Both of those decisions angered and alienated ideologues within his current camp of supporters, but were not severe enough to produce political rifts and a realignment of powers the way disengagement did for Sharon.
But now, once again, Netanyahu is on the threshold of another moment in which he will have to decide, Sharon-like, whether to abandon past positions and political partners and make an ideological shift. This time the decision before him could, like disengagement for Sharon, impel some of his coalition partners to bolt and prompt members of his party to rebel.
Netanyahu has undertaken to present a proposal on Israel’s borders in a final status arrangement with the Palestinians by the end of March.
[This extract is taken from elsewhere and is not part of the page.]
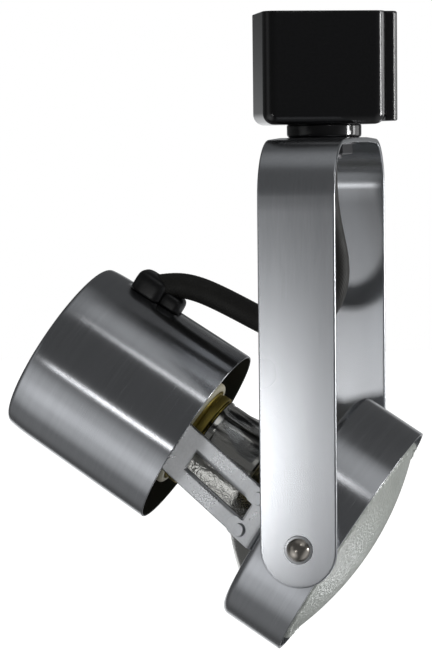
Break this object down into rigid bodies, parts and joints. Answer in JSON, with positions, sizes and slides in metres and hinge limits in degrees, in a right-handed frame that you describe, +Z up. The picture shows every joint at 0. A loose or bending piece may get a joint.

On the assumption that he keeps his word, the practical implication of such a step is an Israeli concession in principle (and in practice, in terms of future construction in settlements) all areas that lie on the other side of those proposed borders.
This course of action will be utterly unacceptable to some of his coalition partners and to many of his fellow Likud members, particularly to those either beholden to or in agreement with Moshe Feiglin. The rebellion that is likely to ensue will shake the foundations of his coalition and might lead to early elections.
But Netanyahu could hardly hope for a better way to enter into an election.
Running against a withered and lackluster Kadima, an inexperienced Yair Lapid and a Labor Party under the left-leaning Shelly Yacimovich, Netanyahu could sweep the election and form a centrist, Sharon-like coalition. Riding on the coattails of international applause and running on a pragmatic centrist ticket, Netanyahu can expect to win the election and to form a centrist coalition that will remain stable, provided, of course, he follows through on his ideological change of heart.